The concept works. Nationally, public comment is a key part of how federal agencies implement laws passed by Congress. For many city governments, a public comment period is also the norm. Though there has been much debate over how, and for how long, the comment period should run, New York City and Philadelphia’s councils have had one for ages. So have Columbus and Akron. And for good reason. During a January meeting in Seattle, throngs of Indian immigrants spoke up to reaffirm Seattle as a welcoming city after India’s passage of the Citizenship Amendment Act. “The trend is one leaning towards an open government,” says Catherine Turcer, executive director of government watchdog Common Cause Ohio.
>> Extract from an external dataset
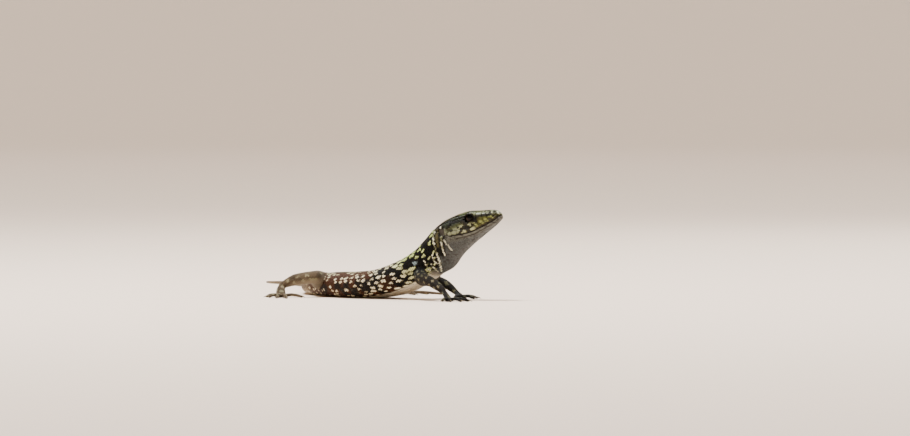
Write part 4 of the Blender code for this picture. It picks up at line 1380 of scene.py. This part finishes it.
def build_claws():
    """Hooked horn at the end of every finger and toe."""
    shell = Shell()
    share = np.linspace(0, 1, 9)
    radius = CLAW_RADIUS * (1 - CLAW_TAPER * share**1.3)
    for _, kind, tube in TUBES:
        if kind == "digit":
            reach = (CLAW_LENGTH + CLAW_LAP) * share - CLAW_LAP
            centres = tube.centres[-1] + tube.ways[-1] * reach[:, None]
            centres[:, 2] = blend(*CLAW_HEIGHTS, share**1.6) + CLAW_ARCH * np.sin(math.pi * share)
            claw = Tube(centres, np.gradient(centres, axis=0), radius * CLAW_OVAL, radius)
            shell.add(*loft(claw.closed_rings(*CLAW_RINGS, 0.0)))
    return shell.arrays()


EYE_SEGMENTS, EYE_RINGS = 48, 32
PUPIL_RISE, PUPIL_REACH = 0.05, 0.6  # the bulge over the pupil, and its reach as a share of the radius
GAZE = (0.96, 0.22, 0.12)  # shares of the way outwards, forwards and upwards
DRUM_SIDES, DRUM_TALL = 24, 1.3
# The drum from behind to its middle: radius, and depth inside the head's widest place.
DRUM_RINGS = ((0.72, 0.95), (0.72, 0.78), (0.66, 0.72), (0.4, 0.8), (0.15, 0.85))


def build_eye(side, name, finish):
    """An eyeball whose own axis looks outwards, with a low bulge over the pupil."""
    made = bmesh.new()
    bmesh.ops.create_uvsphere(made, u_segments=EYE_SEGMENTS, v_segments=EYE_RINGS, radius=EYE_RADIUS * MM)
    for vertex in made.verts:
        if vertex.co.z > 0:
            reach = math.hypot(vertex.co.x, vertex.co.y) / (EYE_RADIUS * MM)
            vertex.co.z += PUPIL_RISE * MM * float(fade(PUPIL_REACH, 0.0, reach))
    mesh = bpy.data.meshes.new("eye_" + name)
    made.to_mesh(mesh)
    made.free()
    mesh.shade_smooth()
    mesh.materials.append(finish)
    eye = link("eyeball_" + name, mesh)
    eye.location = Vector(SPINE.in_head(EYE_BACK, side * EYE_OUT, EYE_UP)) * MM
    gaze = SPINE.left[0] * side * GAZE[0] + SPINE.forward[0] * GAZE[1] + SPINE.up[0] * GAZE[2]
    eye.rotation_euler = Vector(gaze).to_track_quat("Z", "Y").to_euler()
    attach(eye, "root")
    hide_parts("eye_" + name)


def build_eardrum(side, name, finish):
    """The drum: a thin dished disc at the bottom of the ear's opening."""
    turns = turns_of(DRUM_SIDES)
    surface = float(HALF_WIDTH(EAR_BACK))
    rings = [SPINE.in_head(EAR_BACK + radius * np.cos(turns), side * (surface - depth),
                           EAR_UP + DRUM_TALL * radius * np.sin(turns))
             for radius, depth in DRUM_RINGS]
    drum = store("drum_" + name, loft(rings), finish, "eardrum")
    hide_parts("eardrum_" + name)


# --- the whole animal ---
HEAD_SPAN = (-1.0, HEAD_END + 2)
TAIL_WHORLS = np.concatenate([np.arange(VENT, 110, 1.3), np.arange(110.2, 160, 1.25),
                              np.arange(160.2, 194, 1.15)])
# Rows of scales on the lids: share from the rim to the outer edge, and count.
LID_ROWS = [(0.06, 44), (0.24, 38), (0.44, 36), (0.64, 36), (0.84, 36), (1.0, 38)]
LID_STEPS = (0.05, 0.03)  # round the lid and across it, to find a scale's own directions
LID_GRANULE = (0.2, 0.07)  # width and rise
EYE_BULGE, EYE_BARE = 1.3, 1.3  # a ball this far outside the eye's middle, where no granules stand
PLATE_CLEAR = 0.2


def flank_edge(s):
    """Distance round from the back to the edge of the belly's plates."""
    return SPINE.half_girth(s) - belly_half(s) * fade(BELLY_START - 1, BELLY_START + 0.5, s)


# Body scales: piece, first and last station, row pitch, edge, scale width, rise, looseness and finish.
BODY_PIECES = [
    ("head_granules", 1.0, HEAD_END, 0.36, SPINE.half_girth, lambda s: 0.38, 0.13, 0.5, "olive"),
    ("neck_scales", HEAD_END, BELLY_START, 0.38, SPINE.half_girth, lambda s: 0.42, 0.16, 0.2, "spotted"),
]
TRUNK_ENDS = ((BELLY_START, 39.0), (39.0, 54.0), (54.0, VENT))
BODY_PIECES += [
    (f"trunk_scales_{number}", *ends, 0.40, flank_edge, lambda s: flank_edge(s) / 30, 0.17, 0.2, "spotted")
    for number, ends in enumerate(TRUNK_ENDS, 1)
]
SLOTS = {"olive": "scales_olive", "spotted": "scales_spotted", "grey": "throat_grey", "brown": "limb_brown"}


def build_plates(ground, finishes):
    """The pieces of plates, and the points all over them."""
    head, jaw, belly = Plates(HEAD_SPAN), Plates(HEAD_SPAN), Plates((BELLY_START - 1, VENT + 2))
    top_plates(head)
    for side in SIDES:
        side_plates(head, side)
    snout_plates(head, jaw)
    nostrils(head, ground)
    for side in SIDES:
        jaw_plates(jaw, side)
    belly_plates(belly)
    for name, plates, paints in (("head", head, "olive"), ("jaw", jaw, "grey"), ("belly", belly, "grey")):
        plates.coat.finish(name + "_plates", finishes[paints], SLOTS[paints])
    return head.cover + jaw.cover, belly.cover


def build_body_scales(ground, finishes, plated):
    """The granules from snout to vent, which keep off plates, eyes and ears; gives their places."""
    eyes = [SPINE.in_head(EYE_BACK, side * (EYE_OUT + EYE_BULGE), EYE_UP) for side in SIDES]

    def off_plates(roots, arc):
        keep = clear_of(plated, roots, PLATE_CLEAR)
        for eye in eyes:
            keep &= np.linalg.norm(roots - eye, axis=1) > EYE_BARE
        return keep & ~((ear_distance(roots, *EAR_BARE) < 1) & (np.abs(arc) < EAR_ARC))

    places = []
    for name, start, end, pitch, edge, width, rise, loose, paints in BODY_PIECES:
        grid = scale_grid(start, end, pitch, lambda s: -edge(s), edge, width, loose)
        coat = Coat()
        cover_body(coat, ground, grid, pitch * 1.25, rise, (start - 1, end + 1), off_plates)
        coat.finish(name, finishes[paints], SLOTS[paints])
        places.append(SPINE.surface(grid[:, 0], SPINE.angle(grid[:, 0], grid[:, 1]), -COAT))
    return places


def tail_scale_width(s):
    return 0.36 + 0.09 * HALF_WIDTH(s)


def build_tail_scales(finish):
    half = SPINE.half_girth
    for number, (start, end) in enumerate(((VENT, 100.0), (100.0, TAIL_TIP)), 1):
        coat = Coat()
        for count, s in enumerate(TAIL_WHORLS[(TAIL_WHORLS >= start) & (TAIL_WHORLS < end)]):
            whorl = scale_grid(s, s + 0.5, 1.0, lambda x: -half(x), half, tail_scale_width)
            whorl[:, 1] += 0.5 * (count % 2) * whorl[:, 2]
            whorl[:, 1] -= np.where(whorl[:, 1] > half(s), 2 * half(s), 0)
            cover_tail(coat, s, whorl, (start - 1, end + 1))
        coat.finish(f"tail_scales_{number}", finish, "limb_brown")


def build_limb_scales(ground, body, finish):
    for name, (length, palm, *fingers) in FORMS.items():
        coat = Coat()
        cover_tube(coat, ground, body, name, "length", length, LENGTH_BAND)
        coat.finish(name + "_scales", finish, "limb_brown")
        coat = Coat()
        cover_tube(coat, ground, body, name, "palm", palm, PALM_BAND)
        for tube, band in zip(fingers, DIGIT_BANDS):
            cover_digit(coat, name, tube, band)
        coat.finish(name + "_digit_scales", finish, "limb_brown")


def build_lid_scales(finish):
    """Small granules in rows round the lids, with painted shade towards the eye."""
    coat = Coat()
    turn_step, share_step = LID_STEPS
    for side in SIDES:
        for share, count in LID_ROWS:
            turns = turns_of(count, 0.5 * (round(share * 5) % 2))
            roots = lid_place(side, turns, share)
            ahead = lid_place(side, turns + turn_step, share) - lid_place(side, turns - turn_step, share)
            outer = lid_place(side, turns, share + share_step)
            across = outer - lid_place(side, turns, max(share - share_step, 0.0))
            spacing = np.linalg.norm(ahead, axis=1) / (2 * turn_step) * (2 * math.pi / count)
            s, _, up = SPINE.to_head(roots)
            angle = angle_from_height(s, up, side)
            # painted shade on the lids, darkest next to the eye
            tints = mix(body_colour(s, angle), EYE_SHADE, fade(1.1, 0.5, share) * 0.9)
            coat.add_scales(GRANULE, roots, unit(ahead), unit(np.cross(ahead, across) * side),
                            columns(spacing * 1.02, *LID_GRANULE), tints,
                            unwrap(s, SPINE.arc(s, angle), *HEAD_SPAN))
    coat.finish("lid_scales", finish, "scales_olive")


def build_animal():
    arrays, ground = build_skin()
    # the skin shows only in the gaps between scales, and its markings are halved there as painted shade
    skin = store("skin", arrays, scale_finish("skin", 0.6, 0.0, 0.5), "scales_spotted",
                 skin_colours(arrays[0]) * 0.5)
    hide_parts(*FLESH, *(f"{name}_{part}" for name, limb in LIMBS.items() for part in limb[-1]))
    finishes = {
        "olive": scale_finish("olive_scales", 0.38, 0.6, 0.35, gloss=0.2),
        "spotted": scale_finish("spotted_scales", 0.42, 0.65, 0.3),
        "grey": scale_finish("grey_scales", 0.5, 0.35, 0.3),
        "brown": scale_finish("brown_scales", 0.5, 0.5, 0.35),
    }
    head, belly = build_plates(ground, finishes)
    places = build_body_scales(ground, finishes, tree_of(np.concatenate(head + belly)))
    build_tail_scales(finishes["brown"])
    build_limb_scales(ground, tree_of(np.concatenate(places + belly)), finishes["brown"])
    build_lid_scales(finishes["olive"])
    wet, drum = eye_finish(), plain_finish("drum", paint(34, 29, 22), 0.35)
    for side, name in zip(SIDES, ("left", "right")):
        build_eye(side, name, wet)
        build_eardrum(side, name, drum)
    store("claws", build_claws(), plain_finish("horn", paint(88, 72, 50), 0.35), "limb_brown")


# --- the studio ---
FLOOR_SIDES = 96
FLOOR_FLAT, WALL_BEND, WALL_TOP = (0.3, 1.0, 2.5, 4.5), 2.5, 5.0  # metres
# Lamps: name, place and size in metres, power in watts.
LAMPS = (("key", (-0.1, -0.2, 0.9), 0.16, 17.0), ("painted_shade", (-0.3, 0.75, 0.6), 0.4, 4.0),
         ("ceiling", (0.0, 0.0, 6.0), 8.0, 700.0))
VIEW_AZIMUTH, VIEW_ELEVATION, VIEW_DISTANCE = math.radians(50), math.radians(1), 2.0
VIEW_CENTRE = (20.97, 20.0)  # to the right and up from the row's origin, in the view
SENSOR, VIEW_WIDTH = 36.0, 0.2275


def build_stage():
    """A round pale floor that curves up into a wall far from the animal, soft lamps and dim daylight."""
    bend = np.radians(np.arange(0, 91, 5))[1:]
    wall = FLOOR_FLAT[-1] + WALL_BEND
    radii = [*FLOOR_FLAT, *(wall - WALL_BEND * (1 - np.sin(bend))), wall]
    heights = [*np.zeros(len(FLOOR_FLAT)), *(WALL_BEND * (1 - np.cos(bend))), WALL_TOP]
    turns = turns_of(FLOOR_SIDES)
    rings = [columns(r * np.cos(turns), r * np.sin(turns), z) for r, z in zip(radii, heights)]
    points = np.concatenate([*rings, [[0.0, 0.0, 0.0]]])
    middle = fan(0, FLOOR_SIDES, len(points) - 1)[:, [1, 0, 2]]
    floor = link("floor", mesh_from("floor", points, ring_quads(len(rings), FLOOR_SIDES), middle))
    floor.data.materials.append(plain_finish("floor_paint", paint(230, 211, 192), 0.9))
    world = bpy.data.worlds.new("studio")
    world.use_nodes = True
    background = world.node_tree.nodes["Background"]
    background.inputs["Color"].default_value = (0.96, 0.98, 1.0, 1.0)
    background.inputs["Strength"].default_value = 0.2
    bpy.context.scene.world = world
    for name, place, size, power in LAMPS:
        lamp = bpy.data.lights.new(name, "AREA")
        lamp.size, lamp.energy = size, power
        made = link(name, lamp)
        made.location = place
        made.rotation_euler = (Vector((0, 0, 0.01)) - Vector(place)).to_track_quat("-Z", "Y").to_euler()


def build_camera():
    right = Vector((math.cos(VIEW_AZIMUTH), math.sin(VIEW_AZIMUTH), 0))
    level = Vector((-math.sin(VIEW_AZIMUTH), math.cos(VIEW_AZIMUTH), 0))
    ahead = level * math.cos(VIEW_ELEVATION) - Vector((0, 0, math.sin(VIEW_ELEVATION)))
    target = (right * VIEW_CENTRE[0] + right.cross(ahead) * VIEW_CENTRE[1]) * MM
    data = bpy.data.cameras.new("camera")
    data.sensor_width = SENSOR
    data.lens = SENSOR * VIEW_DISTANCE / VIEW_WIDTH
    data.clip_end = 20.0
    camera = link("camera", data)
    camera.location = target - ahead * VIEW_DISTANCE
    camera.rotation_euler = ahead.to_track_quat("-Z", "Y").to_euler()
    bpy.context.scene.camera = camera


build_animal()
build_stage()
build_camera()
Here in Northeast Ohio, Cleveland’s City Council appears to be the odd man out. Both Cuyahoga County Council and the Board of Education run periodic public comment periods, to positive results. Even Akron has a council that readily welcomes constituents to talk for a whole three minutes at Monday meetings. But the last time Cleveland welcomed speakers? According to the City Council archives, the most recent consistent public comment was during the city’s brief dalliance with a city manager form of government. That ended in 1931.
But there’s hope: One Cleveland City Councilman is out to change that.
In January, Basheer Jones, of Ward 7, urged City Council to implement a public comment period into Council’s Monday night meetings. Although council members in the past few decades have tried, and failed, to make comment periods mandatory, Jones has a proposal that’s reasonable and easy to implement. He could make it happen.
Past Council resistance has stemmed from uncertainty surrounding both how to orchestrate public comment and a lack of citizen enthusiasm. But Jones says his well-attended ward meetings, which can attract up to 200 residents, show there are many Clevelanders who want a larger stake in politics. “It would be foolish not to listen to them,” he says.
“I like to quote Dr. King in these instances,” says 35-year-old Jones, a former activist and Council’s first Muslim representative. “ ‘Rioting is the language of the unheard.’ Young people especially need to express their thoughts if others are going to listen.”
Jones’ plan would open 10 or so slots for individuals or organizations to speak for two or three minutes. The rules would ban cursing or offensive comments and allow comment only on pertinent issues.
Jones says six of his colleagues are on board. But the proposal would require approval from City Council President Kevin Kelley. (Kelley declined to comment.)
Jones believes comment periods could translate into concrete action. “For my meetings, I try to implement whatever is requested,” Jones says. “Poverty, lead poisoning, structural racism [initiatives] — it all comes from public comment.”
In Turcer’s mind, an open mic before meetings has even greater implications. Inviting the public into the lawmaking process is at the heart of democracy. When people feel they don’t have a voice, she says, the results can be volatile. Recently, in Columbus, where she lives, an activist ended up shutting down a Council meeting because their protest against police violence “got a little bit out of hand.” They were kicked out and nearly arrested. No one else got to speak.
“People are doing that — shouting! — because they are feeling unheard, because they’re trying to get attention,” says Turcer. She adds, “The most functional democracies happen when officials have the opportunity to listen to us.”
Though disruptive protests will happen, public comment ultimately would make city government more responsive to everyday people. Anyone can comment at committee meetings, but typically only experts and direct stakeholders in an issue end up doing so. At a Monday night comment period, Ohio City residents voicing concerns about the decline of, say, the West Side Market could ensure rescuing it is a citywide concern.
“How can you honestly be a representative of the people if you don’t want to hear what they have to say?” says Yvonka Hall, an activist and outreach director for the Cuyahoga County Progressive Caucus.
Let’s be honest. There is legitimate reason to fear one or two time-wasters hogging the microphone. Several County Council meetings in recent years have become hourslong affairs as dozens of protestors take their turns saying their piece. And even Jones admits that he’s seen his fair share of “residents who may not have been in the best state of mind when they walked up.”
But the benefits outweigh the downsides. Ugly though it may sometimes be, civil confrontation is essential for democracy. Jones’ plan will tamp down on the most egregious disruptors, and council members should be able to handle even spirited feedback. “Anyone who comes in and pounds on me, I’m gonna pound right back,” laughs Mike Polensek, council’s longest-serving representative and a supporter of Jones’ concept. “I’ve got the skin of an armadillo.”
Public comment is a no-brainer. It’s time to take a tip from Johnson’s playbook and include the voice of the public -— the sometimes ugly, honest and unfiltered voice.
Not long after Johnson became mayor, he noticed a trend. Ward councilmen were mimicking his tent meeting-style debates. Johnson witnessed something beautiful in the muddy political process. It “forced them to meet not only the opposition candidates,” he wrote, “but their constituents, as well.”